== What to do ==
Write out each record again exactly as it stands.

== Record extracts ==
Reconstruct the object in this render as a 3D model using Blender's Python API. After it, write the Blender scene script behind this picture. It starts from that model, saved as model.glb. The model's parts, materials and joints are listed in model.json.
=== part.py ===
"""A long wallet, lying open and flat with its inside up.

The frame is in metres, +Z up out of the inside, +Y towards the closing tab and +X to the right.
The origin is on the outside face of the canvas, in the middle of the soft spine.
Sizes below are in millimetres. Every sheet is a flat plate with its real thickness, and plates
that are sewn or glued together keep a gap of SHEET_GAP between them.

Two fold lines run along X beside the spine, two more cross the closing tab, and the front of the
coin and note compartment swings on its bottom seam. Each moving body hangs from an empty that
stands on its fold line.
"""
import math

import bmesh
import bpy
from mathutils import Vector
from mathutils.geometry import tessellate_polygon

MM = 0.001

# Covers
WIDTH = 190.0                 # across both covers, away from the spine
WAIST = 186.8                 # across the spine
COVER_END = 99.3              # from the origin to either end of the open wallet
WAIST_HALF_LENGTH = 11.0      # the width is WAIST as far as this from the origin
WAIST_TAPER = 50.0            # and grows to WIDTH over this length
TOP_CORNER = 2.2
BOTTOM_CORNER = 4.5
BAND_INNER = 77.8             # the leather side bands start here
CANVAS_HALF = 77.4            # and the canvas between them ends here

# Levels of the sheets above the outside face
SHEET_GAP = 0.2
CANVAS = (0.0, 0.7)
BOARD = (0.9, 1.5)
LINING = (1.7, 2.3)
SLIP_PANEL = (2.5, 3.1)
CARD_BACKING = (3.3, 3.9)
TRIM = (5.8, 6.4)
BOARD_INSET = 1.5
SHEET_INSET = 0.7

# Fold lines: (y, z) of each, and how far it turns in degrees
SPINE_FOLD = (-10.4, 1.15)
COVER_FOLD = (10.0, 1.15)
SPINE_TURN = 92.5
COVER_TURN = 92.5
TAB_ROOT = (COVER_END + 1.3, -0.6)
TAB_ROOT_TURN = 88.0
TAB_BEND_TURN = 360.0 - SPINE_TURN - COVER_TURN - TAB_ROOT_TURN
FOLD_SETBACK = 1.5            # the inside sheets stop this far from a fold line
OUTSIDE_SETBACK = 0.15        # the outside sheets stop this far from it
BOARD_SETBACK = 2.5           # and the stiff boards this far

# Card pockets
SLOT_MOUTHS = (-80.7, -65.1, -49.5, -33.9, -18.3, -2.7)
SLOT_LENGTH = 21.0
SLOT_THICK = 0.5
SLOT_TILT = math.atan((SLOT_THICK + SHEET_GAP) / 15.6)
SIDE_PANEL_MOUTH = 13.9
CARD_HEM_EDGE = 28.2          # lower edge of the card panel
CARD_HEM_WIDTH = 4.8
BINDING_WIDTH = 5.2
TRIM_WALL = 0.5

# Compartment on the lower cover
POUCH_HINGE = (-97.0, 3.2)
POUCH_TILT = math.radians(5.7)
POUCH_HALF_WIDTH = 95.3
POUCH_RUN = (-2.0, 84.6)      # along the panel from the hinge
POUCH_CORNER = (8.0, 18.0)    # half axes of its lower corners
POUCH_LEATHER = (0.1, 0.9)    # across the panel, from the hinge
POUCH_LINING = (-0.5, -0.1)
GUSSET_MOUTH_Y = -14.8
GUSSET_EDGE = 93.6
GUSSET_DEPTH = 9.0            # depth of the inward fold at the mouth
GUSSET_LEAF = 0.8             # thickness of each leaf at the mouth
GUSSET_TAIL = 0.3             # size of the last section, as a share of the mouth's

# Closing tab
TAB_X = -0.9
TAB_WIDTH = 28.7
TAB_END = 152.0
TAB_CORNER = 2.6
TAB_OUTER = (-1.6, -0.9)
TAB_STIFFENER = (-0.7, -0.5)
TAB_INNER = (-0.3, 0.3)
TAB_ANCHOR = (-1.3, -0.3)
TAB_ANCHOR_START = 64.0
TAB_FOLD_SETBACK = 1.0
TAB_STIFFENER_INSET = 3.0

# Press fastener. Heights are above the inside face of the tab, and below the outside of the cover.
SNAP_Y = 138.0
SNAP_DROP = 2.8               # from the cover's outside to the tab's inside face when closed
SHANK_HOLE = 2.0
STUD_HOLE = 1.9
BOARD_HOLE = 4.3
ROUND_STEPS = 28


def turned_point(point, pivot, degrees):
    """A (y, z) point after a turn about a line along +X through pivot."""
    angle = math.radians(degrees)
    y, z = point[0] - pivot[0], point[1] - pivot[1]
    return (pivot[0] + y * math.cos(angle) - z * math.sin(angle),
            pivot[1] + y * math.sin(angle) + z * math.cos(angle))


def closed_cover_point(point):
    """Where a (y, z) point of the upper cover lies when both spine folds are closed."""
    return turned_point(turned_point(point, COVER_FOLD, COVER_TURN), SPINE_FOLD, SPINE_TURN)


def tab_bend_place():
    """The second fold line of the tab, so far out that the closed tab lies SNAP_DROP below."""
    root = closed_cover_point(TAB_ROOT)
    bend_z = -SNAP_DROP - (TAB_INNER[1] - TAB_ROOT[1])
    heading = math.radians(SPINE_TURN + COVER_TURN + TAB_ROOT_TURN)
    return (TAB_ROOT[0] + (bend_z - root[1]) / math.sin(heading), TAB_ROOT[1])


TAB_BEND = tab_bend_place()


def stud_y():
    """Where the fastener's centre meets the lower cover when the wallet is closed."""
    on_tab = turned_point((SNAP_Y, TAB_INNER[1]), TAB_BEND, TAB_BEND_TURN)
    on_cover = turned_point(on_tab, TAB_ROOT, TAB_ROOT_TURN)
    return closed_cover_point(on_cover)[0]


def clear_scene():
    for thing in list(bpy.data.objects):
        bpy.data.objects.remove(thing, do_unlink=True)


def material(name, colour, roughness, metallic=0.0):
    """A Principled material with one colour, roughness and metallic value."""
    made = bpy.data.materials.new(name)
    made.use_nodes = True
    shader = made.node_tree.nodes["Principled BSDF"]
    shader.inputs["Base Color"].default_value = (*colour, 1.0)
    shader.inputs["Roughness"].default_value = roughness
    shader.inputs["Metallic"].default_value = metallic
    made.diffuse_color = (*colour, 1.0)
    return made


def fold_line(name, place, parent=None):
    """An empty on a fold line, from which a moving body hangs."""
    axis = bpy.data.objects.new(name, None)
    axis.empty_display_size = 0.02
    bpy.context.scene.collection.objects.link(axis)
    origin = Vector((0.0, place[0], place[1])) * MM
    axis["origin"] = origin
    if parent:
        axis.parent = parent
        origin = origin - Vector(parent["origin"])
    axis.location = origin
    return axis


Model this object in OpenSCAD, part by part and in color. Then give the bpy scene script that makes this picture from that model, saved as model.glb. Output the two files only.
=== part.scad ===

== Exercise result ==
Reconstruct the object in this render as a 3D model using Blender's Python API. After it, write the Blender scene script behind this picture. It starts from that model, saved as model.glb. The model's parts, materials and joints are listed in model.json.
=== part.py ===
"""A long wallet, lying open and flat with its inside up.

The frame is in metres, +Z up out of the inside, +Y towards the closing tab and +X to the right.
The origin is on the outside face of the canvas, in the middle of the soft spine.
Sizes below are in millimetres. Every sheet is a flat plate with its real thickness, and plates
that are sewn or glued together keep a gap of SHEET_GAP between them.

Two fold lines run along X beside the spine, two more cross the closing tab, and the front of the
coin and note compartment swings on its bottom seam. Each moving body hangs from an empty that
stands on its fold line.
"""
import math

import bmesh
import bpy
from mathutils import Vector
from mathutils.geometry import tessellate_polygon

MM = 0.001

# Covers
WIDTH = 190.0                 # across both covers, away from the spine
WAIST = 186.8                 # across the spine
COVER_END = 99.3              # from the origin to either end of the open wallet
WAIST_HALF_LENGTH = 11.0      # the width is WAIST as far as this from the origin
WAIST_TAPER = 50.0            # and grows to WIDTH over this length
TOP_CORNER = 2.2
BOTTOM_CORNER = 4.5
BAND_INNER = 77.8             # the leather side bands start here
CANVAS_HALF = 77.4            # and the canvas between them ends here

# Levels of the sheets above the outside face
SHEET_GAP = 0.2
CANVAS = (0.0, 0.7)
BOARD = (0.9, 1.5)
LINING = (1.7, 2.3)
SLIP_PANEL = (2.5, 3.1)
CARD_BACKING = (3.3, 3.9)
TRIM = (5.8, 6.4)
BOARD_INSET = 1.5
SHEET_INSET = 0.7

# Fold lines: (y, z) of each, and how far it turns in degrees
SPINE_FOLD = (-10.4, 1.15)
COVER_FOLD = (10.0, 1.15)
SPINE_TURN = 92.5
COVER_TURN = 92.5
TAB_ROOT = (COVER_END + 1.3, -0.6)
TAB_ROOT_TURN = 88.0
TAB_BEND_TURN = 360.0 - SPINE_TURN - COVER_TURN - TAB_ROOT_TURN
FOLD_SETBACK = 1.5            # the inside sheets stop this far from a fold line
OUTSIDE_SETBACK = 0.15        # the outside sheets stop this far from it
BOARD_SETBACK = 2.5           # and the stiff boards this far

# Card pockets
SLOT_MOUTHS = (-80.7, -65.1, -49.5, -33.9, -18.3, -2.7)
SLOT_LENGTH = 21.0
SLOT_THICK = 0.5
SLOT_TILT = math.atan((SLOT_THICK + SHEET_GAP) / 15.6)
SIDE_PANEL_MOUTH = 13.9
CARD_HEM_EDGE = 28.2          # lower edge of the card panel
CARD_HEM_WIDTH = 4.8
BINDING_WIDTH = 5.2
TRIM_WALL = 0.5

# Compartment on the lower cover
POUCH_HINGE = (-97.0, 3.2)
POUCH_TILT = math.radians(5.7)
POUCH_HALF_WIDTH = 95.3
POUCH_RUN = (-2.0, 84.6)      # along the panel from the hinge
POUCH_CORNER = (8.0, 18.0)    # half axes of its lower corners
POUCH_LEATHER = (0.1, 0.9)    # across the panel, from the hinge
POUCH_LINING = (-0.5, -0.1)
GUSSET_MOUTH_Y = -14.8
GUSSET_EDGE = 93.6
GUSSET_DEPTH = 9.0            # depth of the inward fold at the mouth
GUSSET_LEAF = 0.8             # thickness of each leaf at the mouth
GUSSET_TAIL = 0.3             # size of the last section, as a share of the mouth's

# Closing tab
TAB_X = -0.9
TAB_WIDTH = 28.7
TAB_END = 152.0
TAB_CORNER = 2.6
TAB_OUTER = (-1.6, -0.9)
TAB_STIFFENER = (-0.7, -0.5)
TAB_INNER = (-0.3, 0.3)
TAB_ANCHOR = (-1.3, -0.3)
TAB_ANCHOR_START = 64.0
TAB_FOLD_SETBACK = 1.0
TAB_STIFFENER_INSET = 3.0

# Press fastener. Heights are above the inside face of the tab, and below the outside of the cover.
SNAP_Y = 138.0
SNAP_DROP = 2.8               # from the cover's outside to the tab's inside face when closed
SHANK_HOLE = 2.0
STUD_HOLE = 1.9
BOARD_HOLE = 4.3
ROUND_STEPS = 28


def turned_point(point, pivot, degrees):
    """A (y, z) point after a turn about a line along +X through pivot."""
    angle = math.radians(degrees)
    y, z = point[0] - pivot[0], point[1] - pivot[1]
    return (pivot[0] + y * math.cos(angle) - z * math.sin(angle),
            pivot[1] + y * math.sin(angle) + z * math.cos(angle))


def closed_cover_point(point):
    """Where a (y, z) point of the upper cover lies when both spine folds are closed."""
    return turned_point(turned_point(point, COVER_FOLD, COVER_TURN), SPINE_FOLD, SPINE_TURN)


def tab_bend_place():
    """The second fold line of the tab, so far out that the closed tab lies SNAP_DROP below."""
    root = closed_cover_point(TAB_ROOT)
    bend_z = -SNAP_DROP - (TAB_INNER[1] - TAB_ROOT[1])
    heading = math.radians(SPINE_TURN + COVER_TURN + TAB_ROOT_TURN)
    return (TAB_ROOT[0] + (bend_z - root[1]) / math.sin(heading), TAB_ROOT[1])


TAB_BEND = tab_bend_place()


def stud_y():
    """Where the fastener's centre meets the lower cover when the wallet is closed."""
    on_tab = turned_point((SNAP_Y, TAB_INNER[1]), TAB_BEND, TAB_BEND_TURN)
    on_cover = turned_point(on_tab, TAB_ROOT, TAB_ROOT_TURN)
    return closed_cover_point(on_cover)[0]


def clear_scene():
    for thing in list(bpy.data.objects):
        bpy.data.objects.remove(thing, do_unlink=True)


def material(name, colour, roughness, metallic=0.0):
    """A Principled material with one colour, roughness and metallic value."""
    made = bpy.data.materials.new(name)
    made.use_nodes = True
    shader = made.node_tree.nodes["Principled BSDF"]
    shader.inputs["Base Color"].default_value = (*colour, 1.0)
    shader.inputs["Roughness"].default_value = roughness
    shader.inputs["Metallic"].default_value = metallic
    made.diffuse_color = (*colour, 1.0)
    return made


def fold_line(name, place, parent=None):
    """An empty on a fold line, from which a moving body hangs."""
    axis = bpy.data.objects.new(name, None)
    axis.empty_display_size = 0.02
    bpy.context.scene.collection.objects.link(axis)
    origin = Vector((0.0, place[0], place[1])) * MM
    axis["origin"] = origin
    if parent:
        axis.parent = parent
        origin = origin - Vector(parent["origin"])
    axis.location = origin
    return axis


Model this object in OpenSCAD, part by part and in color. Then give the bpy scene script that makes this picture from that model, saved as model.glb. Output the two files only.
=== part.scad ===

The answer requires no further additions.